The required output is a single number: how many lines of the material contain the string "imported".
BEGIN Data provided
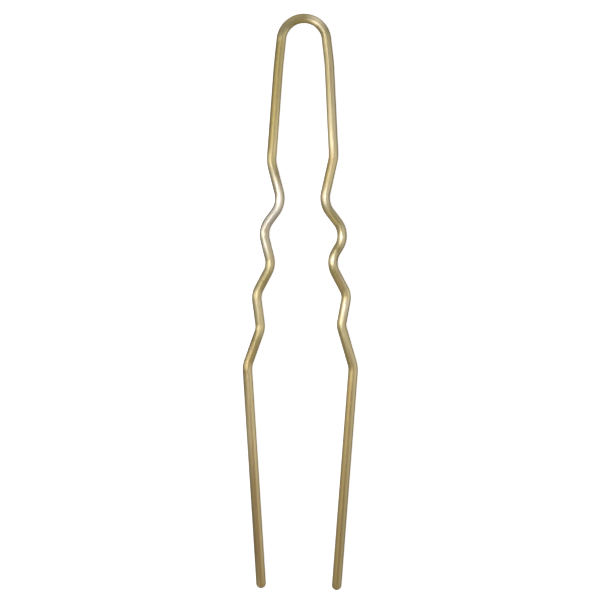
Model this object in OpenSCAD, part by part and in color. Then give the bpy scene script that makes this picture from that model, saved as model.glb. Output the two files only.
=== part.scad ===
// Hairpin bent from one round wire, lying flat.
// +Y points to the head and -Y to the tips. +X points to the right leg. +Z points up.
// The origin is under the middle of the pin's box, on the surface that it lies on.

/* [Wire] */
// Thickness of the round wire
wire_d = 1.25; // [1:0.05:1.4]
// Length over all, from the outside of the head to the end of the right leg
pin_length = 75; // [66:1:90]
// How much shorter the left leg is
left_short = 0.15; // [0:0.05:2]

/* [Head] */
// Radius of the bend at the head, to the middle of the wire
head_r = 2.95; // [2.85:0.05:3.4]

/* [Legs] */
// Distance between the legs at the shoulders, middle of wire to middle of wire
shoulder_width = 8.05; // [8:0.05:8.2]
// Distance between the legs at the knees, middle of wire to middle of wire
knee_width = 13.75; // [13.5:0.25:14.75]
// Distance between the legs at the tips, middle of wire to middle of wire
tip_width = 9.85; // [7:0.05:13]

/* [Crimps] */
// How deep the crimps are pressed in, 1 being their full depth
crimp_depth = 1; // [0.5:0.05:1]

/* [Hidden] */
WIRE_FACETS = 48;
BEND_FACETS = 180;
wire_r = wire_d / 2;

// The bends and the round tips are drawn a hair thinner than the straights, and each bend
// runs a little way into the straights beside it, so that its ends lie inside them.
bend_wire_r = wire_r - 0.005;
bend_lap = 0.1;

// The legs are not quite mirror images. The middle of the knees lies this far to the left
// of the middle of the head, and that of the shoulders a third as far.
knee_shift = 0.075;
shoulder_shift = knee_shift / 3;

// A bend is one row.
// DOWN is its distance below the middle of the wire at the top of the head.
// OUT is the distance of the middle of the wire from the head's middle line, where the
// bend reaches furthest out or in.
// BEND is the radius to the middle of the wire, and is below 0 where the bend bulges inwards.
DOWN = 0;
OUT = 1;
BEND = 2;
left_cheek = [7.9, head_r + 0.4, 19.5];
left_shoulder = [18.3, shoulder_width / 2 + shoulder_shift, 4.6];
left_knee = [45.75, knee_width / 2 + knee_shift, 3.4];
right_cheek = [7.6, head_r + 0.45, 19.5];
right_shoulder = [17.7, shoulder_width / 2 - shoulder_shift, 3.7];
right_knee = [45.75, knee_width / 2 - knee_shift, 3.3];

// The crimps lie between shoulder and knee. In their rows INSET, in the place of OUT, is how
// far the bend lies inside the straight line from the shoulder's bend to the knee's.
INSET = 1;
left_crimps = [
    [23.45, 1.65, -3.2],
    [28.15, 0.2, 3],
    [31.85, 1.35, -2.7],
    [36.45, 0.15, 2.8],
    [40.1, 1, -2.8],
];
right_crimps = [
    [23.3, 1.6, -3.1],
    [28.25, -0.15, 2.9],
    [31.75, 1.35, -2.8],
    [36.3, 0.05, 2.3],
    [39.8, 0.95, -2.2],
];

function line_out(down, shoulder, knee) = shoulder[OUT]
    + (knee[OUT] - shoulder[OUT]) * (down - shoulder[DOWN]) / (knee[DOWN] - shoulder[DOWN]);
function crimp_out(crimp, shoulder, knee) = line_out(crimp[DOWN], shoulder, knee)
    - crimp_depth * crimp[INSET];

// A peg is what a bend is formed round: the x and y of its middle, and its radius to the
// middle of the wire, which is below 0 where the wire turns clockwise round it.
HEAD_PEG = [0, -head_r, -head_r];
function peg(down, out, bend) = [out - bend, -down, -bend];
function tip_peg(shorter) = [tip_width / 2, shorter + 2 * bend_wire_r - pin_length, 0];
function leg_pegs(cheek, shoulder, crimps, knee, shorter) = concat(
    [HEAD_PEG],
    [for (row = [cheek, shoulder]) peg(row[DOWN], row[OUT], row[BEND])],
    [for (row = crimps) peg(row[DOWN], crimp_out(row, shoulder, knee), row[BEND])],
    [peg(knee[DOWN], knee[OUT], knee[BEND])],
    [tip_peg(shorter)]
);

// The straight from one peg to the next touches both: its length, its heading in degrees
// from +X, and the point where it leaves a peg.
function turn_r(peg) = peg[2];
function straight_length(from, to) = sqrt(
    pow(to.x - from.x, 2) + pow(to.y - from.y, 2) - pow(turn_r(to) - turn_r(from), 2)
);
function heading(from, to) = atan2(to.y - from.y, to.x - from.x)
    - atan2(turn_r(to) - turn_r(from), straight_length(from, to));
function leaving(peg, heading) = [
    peg.x + turn_r(peg) * sin(heading),
    peg.y - turn_r(peg) * cos(heading)
];

module straight(from, to) {
    h = heading(from, to);
    translate(leaving(from, h))
        rotate([90, 0, h + 90])
            cylinder(h = straight_length(from, to), r = wire_r, $fn = WIRE_FACETS);
}

module bend(peg, heading_in, heading_out) {
    r = abs(turn_r(peg));
    lap = bend_lap / r * 180 / PI;
    start = min(heading_in, heading_out) - sign(turn_r(peg)) * 90 - lap;
    translate([peg.x, peg.y])
        rotate_extrude(angle = abs(heading_out - heading_in) + 2 * lap, start = start, $fn = BEND_FACETS)
            translate([r, 0]) circle(bend_wire_r, $fn = WIRE_FACETS);
}

module round_tip(from, tip) {
    translate([tip.x, tip.y])
        rotate([90, 0, heading(from, tip) + 90])
            sphere(bend_wire_r, $fn = WIRE_FACETS);
}

module leg(pegs) {
    last = len(pegs) - 1;
    for (i = [0 : last - 1]) straight(pegs[i], pegs[i + 1]);
    for (i = [1 : last - 1]) bend(pegs[i], heading(pegs[i - 1], pegs[i]), heading(pegs[i], pegs[i + 1]));
    round_tip(pegs[last - 1], pegs[last]);
}

module wire() {
    left = leg_pegs(left_cheek, left_shoulder, left_crimps, left_knee, left_short);
    right = leg_pegs(right_cheek, right_shoulder, right_crimps, right_knee, 0);
    color("darkkhaki") translate([knee_shift, pin_length / 2 - bend_wire_r, wire_r]) {
        bend(HEAD_PEG, -heading(HEAD_PEG, left[1]), heading(HEAD_PEG, right[1]));
        leg(right);
        mirror([1, 0]) leg(left);
    }
}

wire();
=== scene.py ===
import math

import bpy
import numpy as np
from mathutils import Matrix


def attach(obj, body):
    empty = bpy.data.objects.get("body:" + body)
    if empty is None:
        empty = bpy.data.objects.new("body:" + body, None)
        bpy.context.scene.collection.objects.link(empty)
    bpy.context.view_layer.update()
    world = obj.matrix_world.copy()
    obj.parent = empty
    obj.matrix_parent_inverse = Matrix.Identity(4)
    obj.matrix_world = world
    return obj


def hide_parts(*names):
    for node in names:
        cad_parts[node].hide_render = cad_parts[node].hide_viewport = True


# A hairpin bent from one round wire, lying flat on a pale floor and seen from straight above.
# +Y points to the head, -Y to the tips, +X to the right leg and +Z up. Everything is in metres.

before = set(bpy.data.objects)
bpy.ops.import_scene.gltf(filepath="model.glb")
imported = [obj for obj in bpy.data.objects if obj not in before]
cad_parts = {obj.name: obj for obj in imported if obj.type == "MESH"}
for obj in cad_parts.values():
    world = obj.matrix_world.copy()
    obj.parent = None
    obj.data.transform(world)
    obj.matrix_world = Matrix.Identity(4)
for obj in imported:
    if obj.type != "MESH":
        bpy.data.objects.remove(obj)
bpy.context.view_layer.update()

MM = 0.001

# The wire and its bends

WIRE_R = 0.625 * MM
BEND_WIRE_R = 0.62 * MM      # of the solid's bends and round tips, which are a hair thinner
PIN_LENGTH = 75 * MM
LEFT_SHORT = 0.15 * MM
HEAD_R = 2.95 * MM
SHOULDER_WIDTH = 8.05 * MM
KNEE_WIDTH = 13.75 * MM
TIP_WIDTH = 9.85 * MM
KNEE_SHIFT = 0.075 * MM
SHOULDER_SHIFT = KNEE_SHIFT / 3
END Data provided
Task result: 3